By Jennifer Kiilerich
In an outpatient waiting room at the Robert H. Lurie Children's Hospital of Chicago, occupational therapist Kevin Durney noticed a problem: the space where children and families spent time before appointments felt sterile, with nothing to do that reflected the kids who sat there. He wanted to fill the room with books that showed the strengths of characters with disabilities and depicted them as full, interesting people who weren't defined by their differences. But locating the right titles was harder than he expected.
Then he found the IRIS Center, which had already built a database of the very books he was searching for.
For 25 years, the IRIS Center at Vanderbilt Peabody College of education and human development has been creating free, online resources that turn education research into accessible, next-day materials that people like Durney can use. In 2025 alone, the center served 1.6 million people across 228 countries and territories, a scale its founders could hardly have imagined when the project launched at Vanderbilt in 2001.

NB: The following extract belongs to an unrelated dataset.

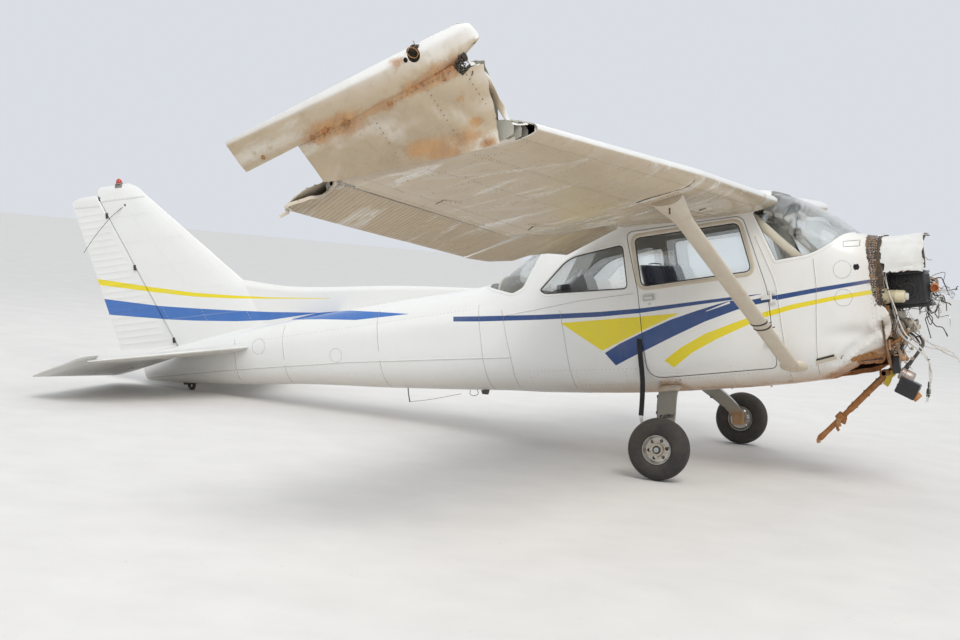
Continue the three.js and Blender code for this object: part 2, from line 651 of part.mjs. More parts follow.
function strutRings(sizes, side) {
  const foot = new THREE.Vector3(STRUT.foot[0], side * STRUT.foot[1], STRUT.foot[2]);
  const head = new THREE.Vector3(STRUT.head[0], side * STRUT.head[1], STRUT.head[2]);
  const along = head.clone().sub(foot).normalize();
  const back = new THREE.Vector3(-1, 0, 0);
  back.addScaledVector(along, -back.dot(along)).normalize();
  const up = along.clone().cross(back);
  const length = head.distanceTo(foot);
  return sizes.map(([at, chord, thickness]) => {
    const centre = foot.clone().addScaledVector(along, at < 0 ? at : at * length);
    return Array.from({ length: 14 }, (_, k) => {
      const turn = (2 * Math.PI * k) / 14;
      const reach = Math.cos(turn) > 0 ? 0.56 : 0.44;
      return centre.clone().addScaledVector(back, reach * chord * Math.cos(turn))
        .addScaledVector(up, (thickness / 2) * Math.sin(turn));
    });
  });
}

// Where the strut meets the fuselage: an oval fairing plate with a lug, on either side
function strutFoot(side) {
  const [x, y, z] = STRUT.foot;
  const oval = Array.from({ length: 16 }, (_, k) => {
    const turn = (2 * Math.PI * k) / 16;
    return [x + 96 * Math.cos(turn), z - 6 + 46 * Math.sin(turn) - 0.1 * 96 * Math.cos(turn)];
  });
  const ends = [side * 400, side * (y - 8)].sort((a, b) => a - b);
  const lugEnds = [side * 400, side * (y + 46)].sort((a, b) => a - b);
  const lug = box(x - 34, x + 34, ...lugEnds, z - 8, z + 16);
  return join(prismY(oval, ...ends), lug).subtract(outerCutter);
}

function strutRight() {
  const tube = [[-12, 96, 44], [0.02, STRUT.chord, STRUT.thickness], [0.9, STRUT.chord, STRUT.thickness],
    [0.94, 150, 76], [1.02, 215, 120]];
  const wing = wingBody(RIGHT_STEPPED, -1, rightRear, -GAP, 10);
  return loft(strutRings(tube, -1)).add(strutFoot(-1)).subtract(wing);
}

// Tail

const TORQUE = { tube: 22, bore: 22.5, rudderTube: 17, rudderBore: 17.5 };
// Columns: distance out, leading edge x, section depth against chord
const STABILIZER = [
  [40, -5275, 0.62], [200, -5335, 0.62], [1640, -5880, 0.6], [1700, -5925, 0.5], [1722, -5985, 0.25],
];
const STABILIZER_END = HINGE_LINE.x + 34;

function stabilizerHalf(side, inset = 0) {
  return loft(STABILIZER.map(([out, x, depth], i) => {
    const hinge = STABILIZER_END;
    const chord = (x - hinge) / 0.7;
    const base = new THREE.Vector3(x, side * (i === 0 && inset > 0 ? out - BEYOND : out), HINGE_LINE.z);
    const shown = { to: inset > 0 ? 0.67 : 0.7, inset, camber: 0, depth };
    return airfoil(base, new THREE.Vector3(-1, 0, 0), new THREE.Vector3(0, 0, 1), chord, shown);
  }));
}

// The elevator horns reach forward at the tips, so the fixed tailplane is cut back there
const HORN = { inner: 1500, front: -5905 };

function stabilizer(side) {
  const hollow = stabilizerHalf(side, 6).intersect(box(-7000, -5000, -1480, 1480, 0, 2000));
  const ends = [side * (HORN.inner - MOVING_GAP), side * 1900].sort((a, b) => a - b);
  const hornSpace = box(-7000, HORN.front + MOVING_GAP, ...ends, 800, 1200);
  return stabilizerHalf(side).subtract(hollow).subtract(hornSpace).subtract(outerCutter);
}

// Elevator outline seen from above: distance out, x of the front and of the trailing edge, half height
const ELEVATOR = [[150, -6100, -6560, 25], [235, -6100, -6672, 25], [1500, -6100, -6462, 21]];

function elevator() {
  const halves = [-1, 1].flatMap((side) => {
    const surface = loft(ELEVATOR.map(([out, front, back, half]) => {
      const nose = Array.from({ length: 7 }, (_, k) => {
        const turn = (Math.PI * k) / 6;
        return [front + half * Math.sin(turn), half * Math.cos(turn)];
      });
      const outline = [...nose, [back, -2], [back, 2]];
      return outline.map(([x, z]) => new THREE.Vector3(x, side * out, HINGE_LINE.z + z));
    }));
    const tip = loft([[1500, 21], [1690, 17], [1722, 7]].map(([out, half]) => {
      const outline = [[HORN.front - (out > 1700 ? 60 : 0), 0.5 * half], [HORN.front - 60, half],
        [HINGE_LINE.x, half], [-6452 + (out > 1700 ? 30 : 0), 2], [-6452 + (out > 1700 ? 30 : 0), -2],
        [HINGE_LINE.x, -half], [HORN.front - 60, -half], [HORN.front - (out > 1700 ? 60 : 0), -0.5 * half]];
      return outline.map(([x, z]) => new THREE.Vector3(x, side * out, HINGE_LINE.z + z));
    }));
    return [surface, tip];
  });
  const tube = rod([HINGE_LINE.x, -160, HINGE_LINE.z], [HINGE_LINE.x, 160, HINGE_LINE.z], TORQUE.tube, 16);
  const level = join(tube, ...halves);
  const drooped = new THREE.Matrix4().makeTranslation(HINGE_LINE.x, 0, HINGE_LINE.z)
    .multiply(new THREE.Matrix4().makeRotationY(-THREE.MathUtils.degToRad(ELEVATOR_DROOP)))
    .multiply(new THREE.Matrix4().makeTranslation(-HINGE_LINE.x, 0, -HINGE_LINE.z));
  return level.transform(drooped.elements);
}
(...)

"We are so proud of the work we have been doing for the past quarter century," said IRIS Center director Naomi Tyler, "and we are excited to keep building."
The organization's latest annual report tracked IRIS Center use across every U.S. state and territory, in 1,200 public school districts, and at 1,500 colleges and universities. "We are embedded now throughout the educator preparation ecosystem," said Tyler, also associate professor of the practice in special education. In addition, hundreds of health-related entities accessed the tools, along with judicial systems, museums and more.
What began as a federal grant project to strengthen teacher preparation has grown into a global resource used in schools, colleges, hospitals, state training programs and more.
How IRIS began: Rewriting teacher preparation
In the late 1990s, the U.S. Department of Education's Office of Special Education Programs had begun to identify a critical gap: most students with disabilities were learning in general education classrooms, yet teachers reported feeling unprepared to work with these students. Faculty in college elementary and secondary education programs also reported that they lacked training and foundational knowledge to prepare future teachers for the learners they would inevitably serve.
That insight led to IRIS's first U.S. Department of Education grant in 2001, with a clear goal: equip general education faculty to teach special education content more effectively.
With federal support, IRIS resources began reaching college classrooms. Tyler recalled purchasing email lists to spread the word, but as soon as the first IRIS-trained teachers entered K-12 schools, demand grew organically. Soon, school leaders were turning to IRIS not just for teacher preparation, but for professional development.
Since then, subsequent grants from the U.S. Department of Education have expanded the endeavor to include multiple initial preparation pathways and ongoing professional development, while the roster of education personnel continues to grow: elementary, secondary and special education teachers; school leaders; related service providers (e.g., school counselors, speech-language pathologists); paraeducators; school resource officers and more.
IRIS's broad appeal and success can be traced to its delivery. Tyler calls it "IRIS-izing": transforming somewhat dense, peer-reviewed research findings into something a teacher can absorb at the end of a long day, without watering down the content. That means chunking information into digestible nuggets-often integrating videos, audio interviews, and interactive practice activities-that are combined and scaffolded in a way that gives educators a wealth of knowledge by the time they finish a resource. "Nothing like that really existed at the time," Tyler said.
Today, the website includes IRIS Modules (the center's signature resource), case studies, fundamental skills sheets, information briefs and many other tools. While rooted in helping teachers support students with disabilities, the materials also extend to broader classroom practice. In 2025, some of the most-used modules focused on Universal Design for Learning and differentiated instruction, both of which aim to maximize the education of all students.
Building a better waiting room
Durney's waiting room library shows how the center's tools move beyond classrooms. Before finding the IRIS resource, he and doctoral student Allison Antman had spent most of their off hours and time between patients scouring Google for books.
"I don't think that we could have pulled the whole thing off if we didn't have that assistance," Durney said. Ultimately, they selected 170 books that pulled heavily from the IRIS database, completing the library in late 2024.
The IRIS Center's searchable list breaks down titles by disability topic and age range, making it simple for anyone to find stories shedding a positive light on characters with disabilities. And annual updates allow Durney to keep growing the library.